Monday, May 12, 2008

PMOG

I've never been able to get into mmorpgs, mostly for the multiplayer side of things. So I'm always intrigued when someone comes up with something that is a mmorpg, only not: Kingdom of Loathing, for example, which was massively single player and hillarious, and whose only flaw is deleting your account after thirty days. I got tired of restarting.

So I'm intriguied by PMOG--which bills itself as a Passively multiplayer online game. Clever. Points off on the terrible pun. But PMOG is interesting in that it's game "world" is actually the internet. You get points for going to new webpages. You use those points to lay traps for people, or, if you're nicer, to leave treasure chests for them to find. You can sabotage other people's trap laying, or leave "portals" that link to other sites. Using different tools affiliates you with different classes, and you can level up and earn badges.

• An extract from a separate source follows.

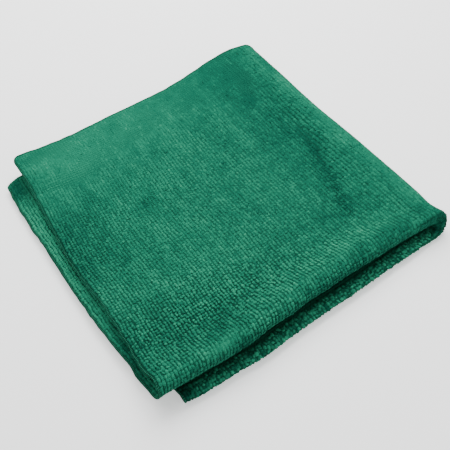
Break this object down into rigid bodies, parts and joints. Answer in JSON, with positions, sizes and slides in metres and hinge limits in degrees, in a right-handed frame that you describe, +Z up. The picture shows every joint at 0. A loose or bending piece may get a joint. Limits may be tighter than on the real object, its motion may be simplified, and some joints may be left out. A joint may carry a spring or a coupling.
{
  "type": "microfibre cloth",
  "caption": "Square knitted microfibre cleaning cloth, folded in half twice into a soft flat pack that lies on a surface.",
  "frame": {"origin": "centre of the folded cloth's box, on the surface that it lies on", "axes": "+Z up through the layers, +X along the front folds to the right fold, +Y from the front folds to the open edges at the back"},
  "size_m": [0.2174, 0.2212, 0.0203],
  "materials": {
    "microfibre": "matt warp-knitted terry pile with a faint sheen"
  },
  "bodies": {
    "root": {"cloth": "microfibre"}
  },
  "joints": []
}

It's obviously not a very in-depth game, and certainly not "immersive." It's not something you kill hours worth of time on. But, in the little while I've been playing it, it adds a certain amount of spice to my random internet binges. And I like the steampunk theme.

It does have a few flaws (of course, it's still in beta). The server keeps timing out, which can get very frustrating. The "missions" (actually collections of links you follow devoted to a particular topic) were an interesting idea, but feel kind of gimmicky--nothing really sets them apart from the other social link crawls that have been around for awhile. I wish they would have taken the name a little more seriously; some kind of puzzle or search element and a reward for completion might have made it more interesting. That said, some of the missions, when they were working, actually pointed to some interesting sites. The steampunk theme is cute, but there doesn't seem to be any effort to tie that in to a cohesive story or world. Some kind of back story would have been nice. Also, the help pages were not as helpful as they could have been.

All the same, I probably won't be deleting the firefox extension for a little while, at least.